■ DATA BLOCK:
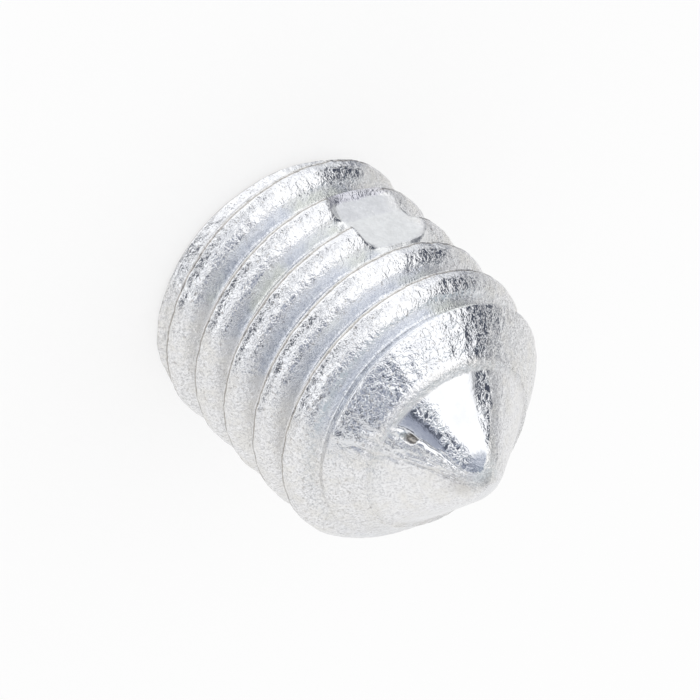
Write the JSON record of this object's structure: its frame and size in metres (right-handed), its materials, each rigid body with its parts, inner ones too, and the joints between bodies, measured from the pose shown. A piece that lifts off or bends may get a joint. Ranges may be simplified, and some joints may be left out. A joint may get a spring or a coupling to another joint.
{
  "type": "connecting screw",
  "caption": "Short headless machine screw with a coarse rolled thread, a blunt cone point and a hexagon socket in its flat end.",
  "frame": {"origin": "centre of the flat drive end, on the axis of the thread", "axes": "+Z along the axis, from the drive end to the point; X and Y across it, with the thread's crest leaving the drive end 49 degrees from +X towards +Y"},
  "size_m": [0.005, 0.005, 0.006],
  "materials": {
    "zinc_steel": "bright zinc plating: rough and grainy on crests and shoulder, smooth on flanks, polished on the inner cone"
  },
  "bodies": {
    "root": {"screw": "zinc_steel"}
  },
  "joints": []
}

■ DIRECTIVE:
Using the data above, output each line exactly.

■ RESPONSE BELOW:
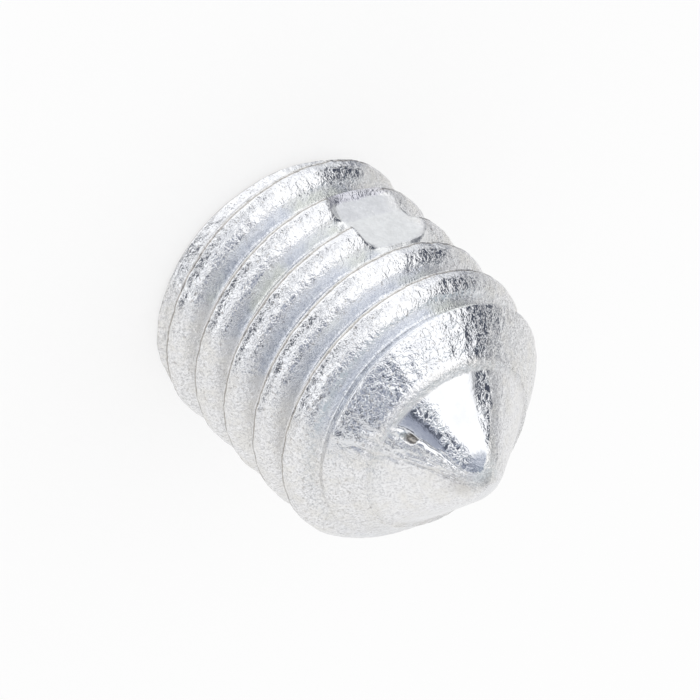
Write the JSON record of this object's structure: its frame and size in metres (right-handed), its materials, each rigid body with its parts, inner ones too, and the joints between bodies, measured from the pose shown. A piece that lifts off or bends may get a joint. Ranges may be simplified, and some joints may be left out. A joint may get a spring or a coupling to another joint.
{
  "type": "connecting screw",
  "caption": "Short headless machine screw with a coarse rolled thread, a blunt cone point and a hexagon socket in its flat end.",
  "frame": {"origin": "centre of the flat drive end, on the axis of the thread", "axes": "+Z along the axis, from the drive end to the point; X and Y across it, with the thread's crest leaving the drive end 49 degrees from +X towards +Y"},
  "size_m": [0.005, 0.005, 0.006],
  "materials": {
    "zinc_steel": "bright zinc plating: rough and grainy on crests and shoulder, smooth on flanks, polished on the inner cone"
  },
  "bodies": {
    "root": {"screw": "zinc_steel"}
  },
  "joints": []
}